Aujourd’hui nous sommes une dizaine d’éco-infirmiers en France, et nous œuvrons pour permettre au personnel soignant, mais pas que, d’acquérir des connaissances en santé environnement qui leur permettent de démystifier tout ce que l’on peut lire ou entendre dans les médias ou sur Internet. Il y a une vraie urgence à répondre à cette demande émergente du grand public et d’être en capacité, en tant que soignant ou préventeur à leur donner de « vraies réponses ».
@mutpaca : Depuis le début des années 90 vous intervenez sur les questions de santé et d’environnement. Quelles sont les évolutions (mentalités, pratiques, comportements tant au niveau des professionnels de santé que du grand public) que vous avez pu constater ?
P.P : C’est un bouleversement sans précédent. En 92, je n’aurais jamais pensé que je pourrais exercer un jour à temps plein sur ces questions-là ! La révolution de la santé environnement est arrivée dans les années 90 mais depuis 3 ou 4 ans les professionnels de santé commencent à bouger et principalement tous ceux qui sont en lien avec la petite enfance : les sages-femmes par exemple. Lorsque vous êtes soignant et que vous observez une explosion des pathologies respiratoires et des allergies chez les jeunes enfants qui ne s’expliquent ni par l’hérédité ou ni par d’autres origines médicales, la simple déduction fait que vous tourniez vers les questions environnementales…
Ces dernières années j’observe aussi une évolution de la société : l’abaissement de l’âge d’entrée en pathologie a suscité chez le grand public une curiosité pour les questions de santé environnement. C’est le cas pour l’épidémie de cancer du sein chez les femmes de 30-40 ans alors qu’il est en baisse depuis 10 ans chez les femmes de plus de 60 ans. Les causes ne sont pas liées à l’âge, ni à la génétique donc…
@mutpaca : Certaines personnes demeurent sceptiques sur les impacts de l’environnement sur notre santé en arguant que l’espérance de vie s’est nettement améliorée depuis ces 50 dernières années.

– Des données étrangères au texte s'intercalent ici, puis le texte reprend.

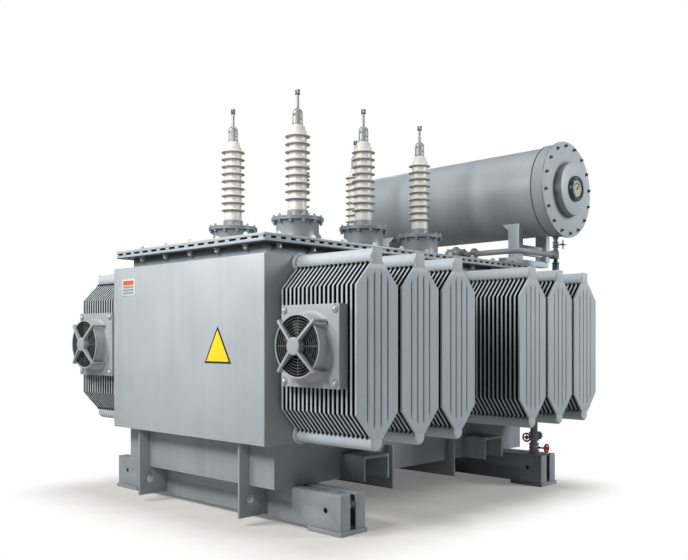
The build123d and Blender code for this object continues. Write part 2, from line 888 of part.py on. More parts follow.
# Posts are channels with a knee at the head, cut to the shell they carry
post_bottom = cover_top + foot_beam_height
with BuildPart() as conservator_posts:
    for sy in (-1, 1):
        inner_y = sy * (post_offset - post_width / 2)
        outer_y = sy * (post_offset + post_width / 2)
        for place in (front_post_offset, rear_post_offset):
            front_x = tank_x + place - post_depth / 2
            with BuildSketch(Plane.YZ.offset(front_x)):
                with BuildLine():
                    Polyline(
                        (outer_y, post_bottom),
                        (inner_y, post_bottom),
                        (inner_y, post_top - knee_height),
                        (inner_y - sy * knee_width, post_top),
                        (outer_y, post_top),
                        close=True,
                    )
                make_face()
            extrude(amount=post_flange)
            with Locations(
                *[
                    (tank_x + place, y - sy * in_or_out * post_flange / 2, post_bottom)
                    for y, in_or_out in ((outer_y, 1), (inner_y, -1))
                ]
            ):
                Box(
                    post_depth,
                    post_flange,
                    post_top - post_bottom,
                    align=(Align.CENTER, Align.CENTER, Align.MIN),
                )
    with BuildSketch(across(-shell_near_end)):
        Circle(shell_radius + saddle_gap)
    extrude(amount=shell_near_end + shell_far_end, mode=Mode.SUBTRACT)
keep(conservator_posts, "conservator_posts")

# Braces between the front and the rear post of each side
brace_start = front_post_offset + post_depth / 2
brace_end = rear_post_offset - post_depth / 2
with BuildPart() as conservator_braces:
    with Locations(
        *[
            (tank_x + (brace_start + brace_end) / 2, sy * post_offset, post_bottom + brace_rise)
            for sy in (-1, 1)
        ]
    ):
        Box(
            brace_end - brace_start,
            brace_width,
            brace_height,
            align=(Align.CENTER, Align.CENTER, Align.MIN),
        )
keep(conservator_braces, "conservator_braces")

# Gas relay on the cover: riser, relay body between two flanges, outlet flange
relay_x = tank_x + relay_offset
relay_middle = (relay_near_end + relay_far_end) / 2
with BuildPart() as gas_relay:
    with Locations((relay_x, -relay_far_end, cover_top)):
        Cylinder(
            relay_riser_diameter / 2,
            pipe_run_height + relay_riser_diameter / 2 - cover_top,
            align=(Align.CENTER, Align.CENTER, Align.MIN),
        )
        Cylinder(
            relay_flange_diameter / 2,
            relay_flange_thickness,
            align=(Align.CENTER, Align.CENTER, Align.MIN),
        )
    with BuildSketch(Plane.XZ.offset(relay_far_end)):
        with Locations((relay_x, pipe_run_height)):
            Circle(relay_pipe_diameter / 2)
    extrude(amount=relay_near_end - relay_far_end)
    flange_places = (
        relay_middle - relay_body_length / 2 - relay_flange_thickness,
        relay_middle + relay_body_length / 2,
        relay_near_end - relay_flange_thickness,
    )
    for place in flange_places:
        with BuildSketch(Plane.XZ.offset(place)):
            with Locations((relay_x, pipe_run_height)):
                Circle(relay_flange_diameter / 2)
        extrude(amount=relay_flange_thickness)
    with Locations((relay_x, -relay_middle, pipe_run_height)):
        Box(relay_body_width, relay_body_length, relay_body_height)
    with Locations((relay_x, -relay_middle, pipe_run_height + relay_body_height / 2)):
        Cylinder(
            relay_cap_diameter / 2,
            relay_cap_height,
            align=(Align.CENTER, Align.CENTER, Align.MIN),
        )
keep(gas_relay, "gas_relay")

# Relay pipe: out over the near edge of the cover, then along it to the tee
with BuildPart() as relay_pipe:
    with BuildLine() as relay_route:
        FilletPolyline(
            (relay_x, -relay_near_end, pipe_run_height),
            (relay_x, -pipe_run_offset, pipe_run_height),
            (conservator_x - tee_reach, -pipe_run_offset, pipe_run_height),
            radius=pipe_bend_radius,
        )
    with BuildSketch(Plane.XZ.offset(relay_near_end)):
        with Locations((relay_x, pipe_run_height)):
            Circle(relay_pipe_diameter / 2)
    sweep(path=relay_route.wires()[0])
    with BuildSketch(Plane.YZ.offset(conservator_x - tee_reach - tee_flange_thickness)):
        with Locations((-pipe_run_offset, pipe_run_height)):
            Circle(tee_flange_diameter / 2)
    extrude(amount=tee_flange_thickness)
keep(relay_pipe, "relay_pipe")

# Drop pipe from the collar through its valve to the tee
with BuildPart() as drop_pipe:
    with Locations((conservator_x, -pipe_run_offset, pipe_run_height)):
        Cylinder(tee_diameter / 2, tee_height)
        Cylinder(
            drop_pipe_diameter / 2,
            drop_top - pipe_run_height,
            align=(Align.CENTER, Align.CENTER, Align.MIN),
        )
    with Locations((conservator_x, -pipe_run_offset, valve_height)):
        Cylinder(valve_body_diameter / 2, valve_body_height)
    with BuildSketch(Plane.YZ.offset(conservator_x - tee_reach)):
        with Locations((-pipe_run_offset, pipe_run_height)):
            Circle(tee_flange_diameter / 2)
    extrude(amount=tee_flange_thickness)
    with BuildSketch(Plane.YZ.offset(conservator_x - tee_reach)):
        with Locations((-pipe_run_offset, pipe_run_height)):
            Circle(relay_pipe_diameter / 2)
    extrude(amount=tee_reach)
keep(drop_pipe, "drop_pipe")

# Cross handle of the drop pipe's valve
handle_start = pipe_run_offset + valve_body_diameter / 2 + seat_gap
with BuildPart() as valve_handle:
    with BuildSketch(Plane.XZ.offset(handle_start)):
        with Locations((conservator_x, valve_height)):
            Circle(valve_stem_diameter / 2)
    extrude(amount=valve_stem_length)
    with Locations((conservator_x, -handle_start - valve_stem_length, valve_height)):
        Box(cross_handle_span, cross_handle_bar, cross_handle_bar)
        Box(cross_handle_bar, cross_handle_bar, cross_handle_span)
keep(valve_handle, "valve_handle")

# Breather under the tee: a can with a flared skirt
breather_top = pipe_run_height - tee_height / 2
can_top = breather_top - breather_neck_length
can_bottom = can_top - breather_height
breather_profile = [
    (0, breather_top),
    (breather_neck / 2, breather_top),
    (breather_neck / 2, can_top),
    (breather_diameter / 2, can_top),
    (breather_diameter / 2, can_bottom + breather_flare_height),
    (breather_flare / 2, can_bottom),
    (0, can_bottom),
]
keep(turned([(conservator_x, -pipe_run_offset)], breather_profile), "breather")

# Drain pipe from the tank wall down to its two valves, standing on the rear skid
drain_x = tank_x + drain_offset
drain_y = -side_wall - drain_reach
with BuildPart() as drain_pipe:
    with BuildLine() as drain_route:
        FilletPolyline(
            (drain_x, -side_wall, drain_height),
            (drain_x, drain_y, drain_height),
            (drain_x, drain_y, skid_top),
            radius=drain_bend_radius,
        )
    with BuildSketch(Plane.XZ.offset(side_wall)):
        with Locations((drain_x, drain_height)):
            Circle(drain_pipe_diameter / 2)
    sweep(path=drain_route.wires()[0])
    with Locations((drain_x, drain_y, skid_top)):
        Cylinder(
            drain_flange_diameter / 2,
            drain_flange_thickness,
            align=(Align.CENTER, Align.CENTER, Align.MIN),
        )
    for level in (upper_wheel_height, lower_wheel_height):
        with Locations((drain_x, drain_y, level)):
            Cylinder(drain_valve_diameter / 2, drain_valve_height)
keep(drain_pipe, "drain_pipe")


def handwheel(frame):
    """Rim, four spokes, hub and stem. The plane's origin is on the valve, its normal is the stem."""
    wheel_plane = frame.offset(wheel_reach)
    with BuildPart() as wheel:
        with BuildSketch(frame):
            Circle(wheel_stem_diameter / 2)
        extrude(amount=wheel_reach)
        with BuildSketch(wheel_plane.offset(-wheel_hub_length / 2)):
            Circle(wheel_hub_diameter / 2)
        extrude(amount=wheel_hub_length)
        with BuildSketch(wheel_plane.offset(-wheel_rim / 2)):
            Circle(wheel_diameter / 2)
            Circle(wheel_diameter / 2 - wheel_rim, mode=Mode.SUBTRACT)
            Rectangle(wheel_diameter - wheel_rim, wheel_spoke)
            Rectangle(wheel_spoke, wheel_diameter - wheel_rim)
        extrude(amount=wheel_rim)
    return wheel


stem_start = drain_valve_diameter / 2 + seat_gap
upper_stem = Plane(
    origin=(drain_x - stem_start, drain_y, upper_wheel_height),
    x_dir=(0, 1, 0),
    z_dir=(-1, 0, 0),
)
lower_stem = Plane(
    origin=(drain_x, drain_y - stem_start, lower_wheel_height),
    x_dir=(1, 0, 0),
    z_dir=(0, -1, 0),
)
keep(handwheel(upper_stem), "handwheel_upper")
keep(handwheel(lower_stem), "handwheel_lower")
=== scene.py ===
# %% [markdown]
# # Dressing a power transformer
# A power transformer is a welded steel tank full of oil. Around it stand radiators with fans,
# on its cover stand porcelain bushings, and over its rear end lies the oil conservator.
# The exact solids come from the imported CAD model. Blender adds what makes them look real:
# rounded edges, pressed grooves, bolts, wire guards, glazed porcelain and painted steel.
# Loading the model first means that every piece below can be placed by the solids' own boxes.

# %% Load the fixed frame
import json

import bmesh
import bpy
import numpy as np
from mathutils import Euler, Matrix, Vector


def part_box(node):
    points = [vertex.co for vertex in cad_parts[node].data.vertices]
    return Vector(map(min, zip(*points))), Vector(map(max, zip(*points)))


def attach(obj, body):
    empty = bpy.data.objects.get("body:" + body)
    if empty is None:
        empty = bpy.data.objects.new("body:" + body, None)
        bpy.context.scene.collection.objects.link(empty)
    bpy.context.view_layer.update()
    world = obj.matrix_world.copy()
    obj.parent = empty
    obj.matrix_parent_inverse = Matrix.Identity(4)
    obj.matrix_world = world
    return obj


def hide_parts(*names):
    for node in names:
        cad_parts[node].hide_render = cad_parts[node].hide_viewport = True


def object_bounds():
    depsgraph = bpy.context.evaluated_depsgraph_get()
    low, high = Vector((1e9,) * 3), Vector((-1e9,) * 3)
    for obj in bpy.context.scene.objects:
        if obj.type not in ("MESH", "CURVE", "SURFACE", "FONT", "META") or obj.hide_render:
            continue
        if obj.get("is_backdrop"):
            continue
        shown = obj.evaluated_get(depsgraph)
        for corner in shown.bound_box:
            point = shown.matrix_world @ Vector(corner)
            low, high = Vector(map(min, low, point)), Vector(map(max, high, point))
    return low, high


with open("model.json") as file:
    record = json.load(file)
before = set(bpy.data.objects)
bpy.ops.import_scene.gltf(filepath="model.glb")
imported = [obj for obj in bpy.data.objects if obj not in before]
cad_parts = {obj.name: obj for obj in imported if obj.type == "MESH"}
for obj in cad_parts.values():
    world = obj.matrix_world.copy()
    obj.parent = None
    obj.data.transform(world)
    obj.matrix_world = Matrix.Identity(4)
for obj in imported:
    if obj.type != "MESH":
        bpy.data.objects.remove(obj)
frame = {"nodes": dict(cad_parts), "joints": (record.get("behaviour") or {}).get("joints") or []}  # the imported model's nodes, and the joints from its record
cad_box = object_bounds()  # the whole model's box before anything is added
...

Qu’auriez-vous envie de leur dire ?
P.P : Il n’y a pas plus sceptique que celui qui ne veut pas voir ! C’est un mécanisme de résistance, car souvent ces personnes n’ont pas envie de se poser de questions !
Or pour chaque année d’espérance de vie à la naissance gagnée, on perd une année en bonne santé. La qualité de vie s’en ressent. Il est vrai que l’espérance de vie s’est améliorée mais attardons-nous un instant sur le mode de calcul de l’espérance de vie en France : elle indique l’âge moyen de décès des personnes. Or pour chaque année d’espérance de vie à la naissance gagnée, on perd une année et demie de vie sans incapacité. La qualité de vie s’en ressent. Il est vrai que l’espérance de vie s’est améliorée mais attardons-nous un instant sur le mode de calcul de l’espérance de vie en France : elle indique l’âge moyen de décès des personnes. Or ces générations-là n’ont pas été exposées à toutes les sources de pollutions comme celles que nous connaissons aujourd’hui ! L’espérance de vie s’est nettement améliorée depuis le milieu du 18ième siècle, c’est un fait mais cela s’est essentiellement construit sur l’effondrement de la mortalité infantile.
Il y a aussi un autre facteur à prendre en compte qui est l’épigénétique, provoqué en partie par les perturbateurs endocriniens : ils inscrivent une empreinte dans les génomes qui peuvent parfois se transmettre sur plusieurs générations. Cela suppose que même en supprimant toutes les causes environnementales ayant un impact sur la santé, il en restera des traces sur 2 voire 3 générations ! Il est grand temps d’agir.